The Building Products Innovation Council’s executive officer Rodger Hills told The Fifth Estate the organisation supported the bill.
“Now let’s just get on with it,” he said.
Phil Wilkinson, AIRAH’s executive manager – government relations and technical resources, said the reforms were “brilliant”.
“This a great step in the right direction, and AIRAH has been advocating for many of these steps,” Mr Wilkinson said.
He said it was a “really progressive step” that maintenance for energy efficiency had been called up, as it was one of the areas the HVAC industry has identified as having massive impact on emissions reduction.
“Overall, AIRAH applauds the changes, and can see that they provide opportunities for increased employment. We are looking forward to working through the details in partnership with industry and the government.”
Could the election jeopardise things?
In announcing the QBP reforms going live as a legislative fait accompli, Queensland minister for housing and public works Mick de Brenni said it was a “blueprint for ongoing confidence and growth for the industry”.
“The Queensland Building Plan is the result of almost two years of consultation with industry and the community,” Mr de Brenni said.
“This is a comprehensive plan to secure the future of the sector and I would like to thank everyone who has had their say on the proposed reforms.”

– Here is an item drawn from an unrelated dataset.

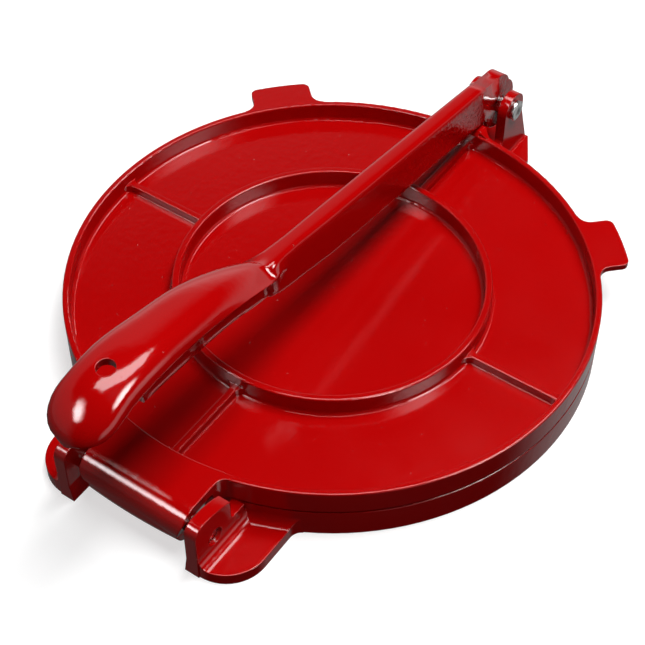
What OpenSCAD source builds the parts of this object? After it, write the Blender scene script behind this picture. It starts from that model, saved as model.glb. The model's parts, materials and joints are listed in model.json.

There is one immediate challenge ahead for the building industry, however, and that is the snap election.
According to an industry source, it leaves the industry without guidance as to how to interpret the act and its requirements.
The guidance material and codes of practice the government was developing are now in limbo, as under the state’s regulatory framework, any such material must go before Parliament for approval.
“The industry will now have to wait until the new government is in place [for the guidance materials],” the source said.
On the bright side, unlike many suites of reforms that are quickly undone should the opposition take power, the source said these reforms have bipartisan support.